Section 10.213(a)(5), Customs Regulations (19 CFR 10.213(a)(5)), states that preferential tariff treatment applies to textile and apparel articles that are imported directly into the customs territory of the United States from a beneficiary country and "wholly assembled in one or more lesser developed beneficiary countries regardless of the country of origin of the fabric used to make the articles. "

You distinguish Headquarters Ruling Letter ("HRL") 965146, dated February 25, 2002, in which Customs held that women's knitted pants were not eligible for preferential tariff treatment under subheading 9819.11.09, HTSUS, because foreign-origin elastic was used to make the waistband.

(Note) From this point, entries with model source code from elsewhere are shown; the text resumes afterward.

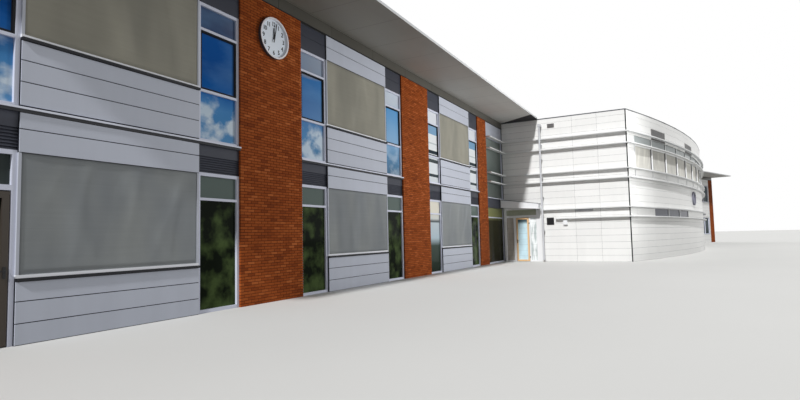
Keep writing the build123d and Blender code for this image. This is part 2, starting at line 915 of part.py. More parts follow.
with BuildPart() as band_screens:
    cassette_inner = arc_radius - band_glass_depth
    half_width = cassette_inner * light_spread
    for start in light_starts:
        with BuildSketch(radial_plane(start + grid_angle / 2, arc_radius - band_screen_depth)):
            area(-half_width, half_width, band_window_sill, band_screen_head)
        extrude(amount=-screen_thickness)
        with BuildSketch(radial_plane(start + grid_angle / 2, cassette_inner)):
            area(-half_width, half_width, band_screen_head, band_cassette_top)
        extrude(amount=band_cassette_depth)
band_screens.part.label = "band_screens"
export_step(band_screens.part, "parts/band_screens.step")

# Porthole: a rim with a round pane
with BuildPart() as porthole:
    with BuildSketch(radial_plane(porthole_angle, arc_radius + porthole_projection)):
        with Locations((0, porthole_height)):
            RegularPolygon(porthole_radius, porthole_facets)
            RegularPolygon(porthole_radius - porthole_rim, porthole_facets, mode=Mode.SUBTRACT)
    extrude(amount=-(porthole_projection + wall / 2))
porthole.part.label = "porthole_rim"
export_step(porthole.part, "parts/porthole_rim.step")

# Back wall and last wall of the block
with BuildPart() as block_back_wall:
    with BuildSketch(elevation(block_back)):
        area(end_wall_face, back_inner[0], 0, parapet_level)
        for left, sill, head in back_windows:
            area(left, left + back_window_width, sill, head, Mode.SUBTRACT)
    extrude(amount=wall)
block_back_wall.part.label = "block_back_wall"
export_step(block_back_wall.part, "parts/block_back_wall.step")

with BuildPart() as block_last_wall:
    with BuildSketch(Plane.XY):
        with BuildLine():
            Polyline(
                last_inner,
                far_origin,
                back_outer,
                (back_inner[0], block_back),
                back_inner,
                close=True,
            )
        make_face()
    extrude(amount=parapet_level)
block_last_wall.part.label = "block_last_wall"
export_step(block_last_wall.part, "parts/block_last_wall.step")

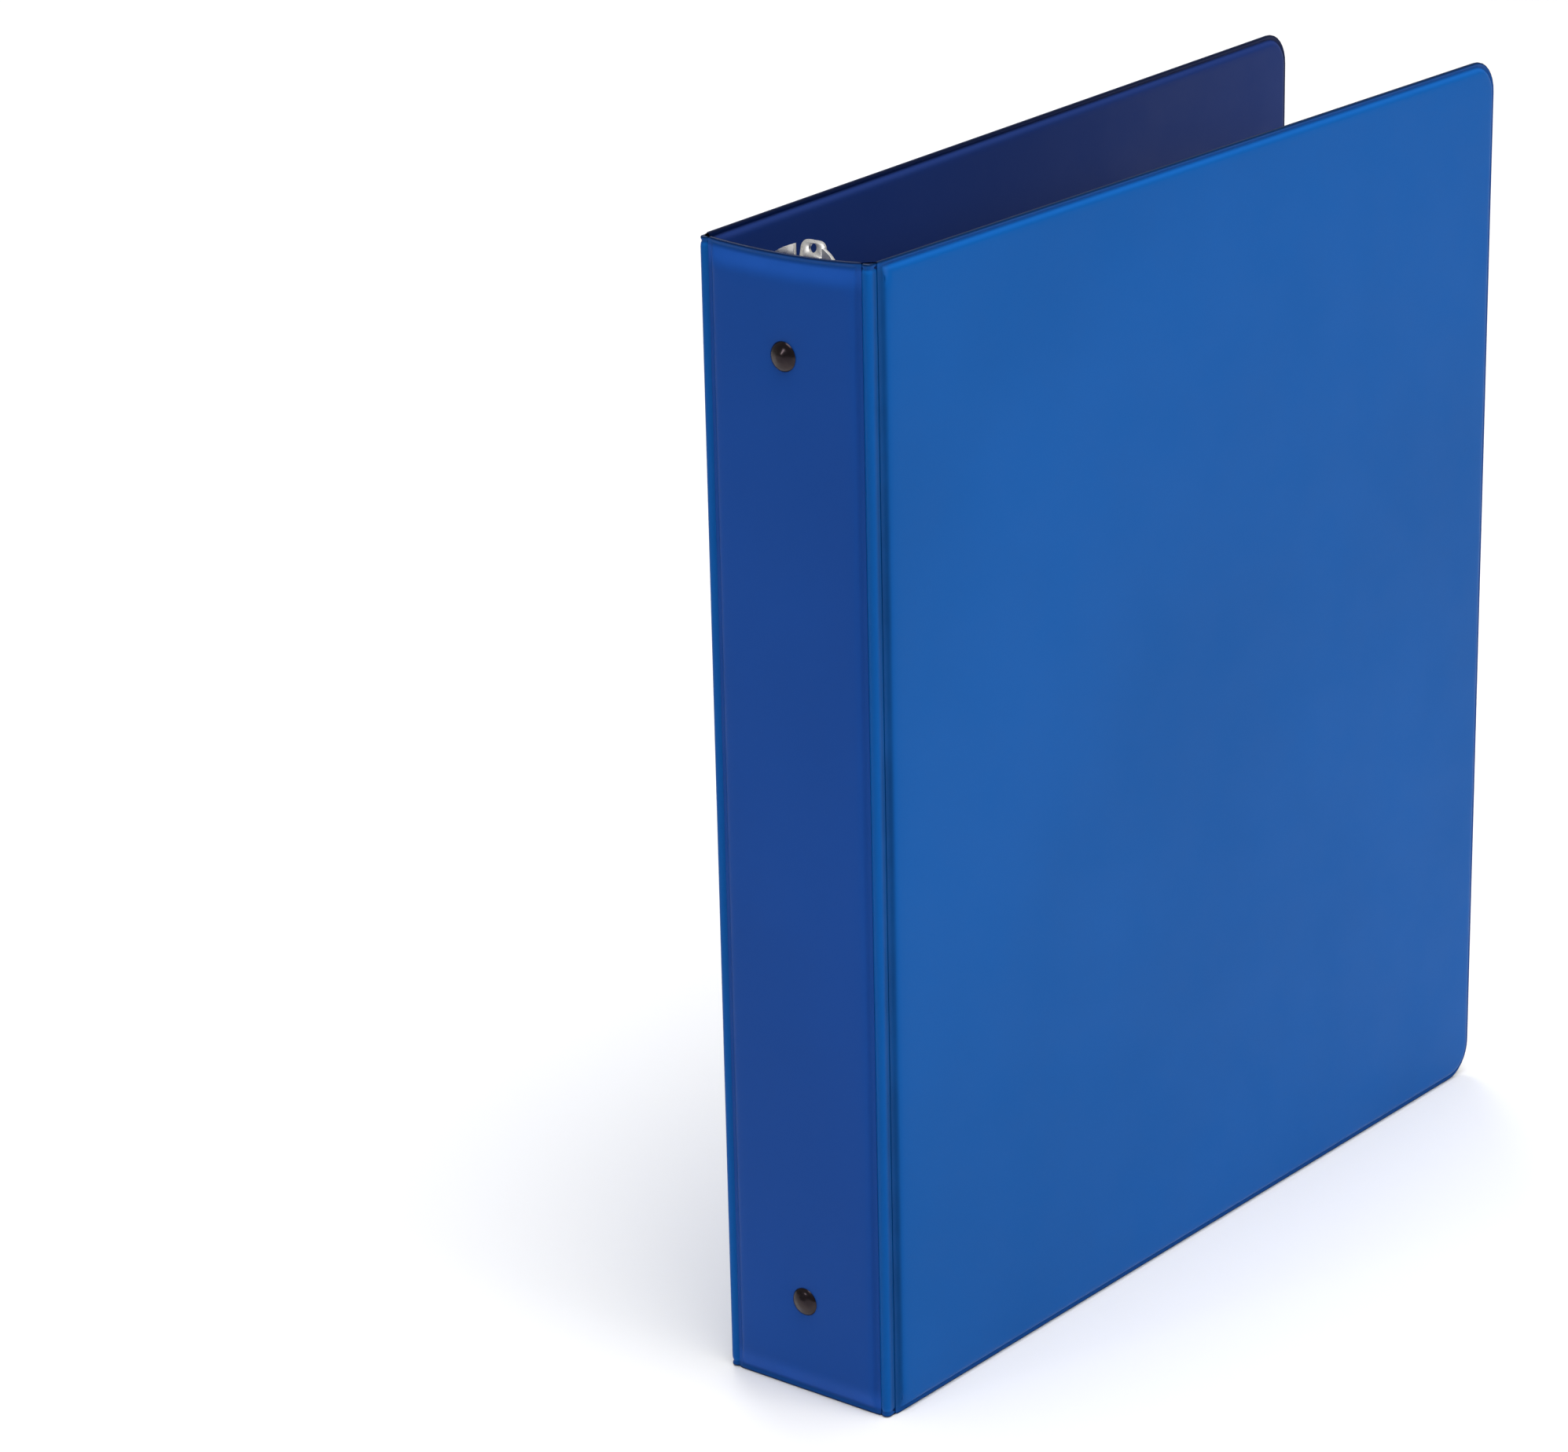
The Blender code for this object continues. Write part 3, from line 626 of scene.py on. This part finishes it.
def strip_radius(angle):
    """Out to the strip from the corner's middle, at an angle turned from the spine's side."""
    angles, radii = zip(*STRIP_PROFILE)
    return float(np.interp(math.degrees(angle), angles, radii)) * MM


def build_strip(name, side, materials):
    """The hinge strip round a corner of the case: bowed, creased, welded across both ends."""
    near_ends = [distance for distance, drop in STRIP_WELD]
    span = HEIGHT - 2 * STRIP_END
    middle = list(np.linspace(near_ends[-1], span / MM - near_ends[-1], STRIP_ROWS))
    heights = near_ends[:-1] + middle + [span / MM - distance for distance in near_ends[-2::-1]]
    angles = np.linspace(-STRIP_TUCK, math.pi / 2 + STRIP_TUCK, STRIP_CELLS + 1)
    shape = bmesh.new()
    layer = shape.verts.layers.float.new("edge_distance")
    hinge_shade_layer = shape.verts.layers.float.new("seam")
    rows = []
    for height in heights:
        distance = min(height * MM, span - height * MM)
        drop = read_table(STRIP_WELD, distance)
        section = [(strip_radius(a) - drop, a) for a in angles]
        section += [(STRIP_INNER + drop / 2, a) for a in angles[::-1]]
        row = []
        for radius, a in section:
            point = at(HINGE_LEG - radius * math.cos(a),
                       side * (SPINE_HALF + radius * math.sin(a)),
                       STRIP_END + height * MM)
            made = shape.verts.new(point)
            made[layer] = distance / MM
            # painted shade on the strip's side by the cover
            made[hinge_shade_layer] = STRIP_SHADE * smoothstep((a - STRIP_SHADE_START) / STRIP_SHADE_FADE)
            row.append(made)
        rows.append(row)
    for index, face in enumerate(join_rows(shape, rows)):
        if index % len(rows[0]) > STRIP_CELLS:
            face.material_index = 1
    shape.faces.new(rows[0])
    shape.faces.new(rows[-1])
    return to_object(name, shape, materials, 50)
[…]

We concur with you that this case is distinguishable from HRL 965146 because the garment would be entered under subheading 9819.11.12, which does not require that the fabric or yarn be of U.S. or beneficiary country origin. Section 10.213(a)(5), by express language, states that the use of foreign-origin fabric would not render an article ineligible for AGOA treatment under this provision. Therefore, the use of foreign-origin elastic fabric imported in rolls used to make the waistband would not render the women's trousers ineligible for classification in subheading 9819.11.12.

Based on the facts presented, the women's trousers would be entitled to be classified in subheading 9819.11.12, HTSUS, subject to the quantitative limits set forth in U.S. Note 2, Subchapter XIX, Chapter 98, HTSUS.


Based on the information provided, the women's trousers are eligible for duty free treatment under subheading 9819.11.12, HTSUS, subject to the quantitative limitations set forth in U.S. Note 2, Subchapter XIX, Chapter 98, HTSUS, and assuming that the garments are imported from a designated beneficiary country directly into the customs territory of the United States.

A copy of this ruling letter should be attached to the entry documents filed at the time this merchandise is entered. If the documents have been filed without a copy, this ruling should be brought to the attention of the Customs officer handling the transaction.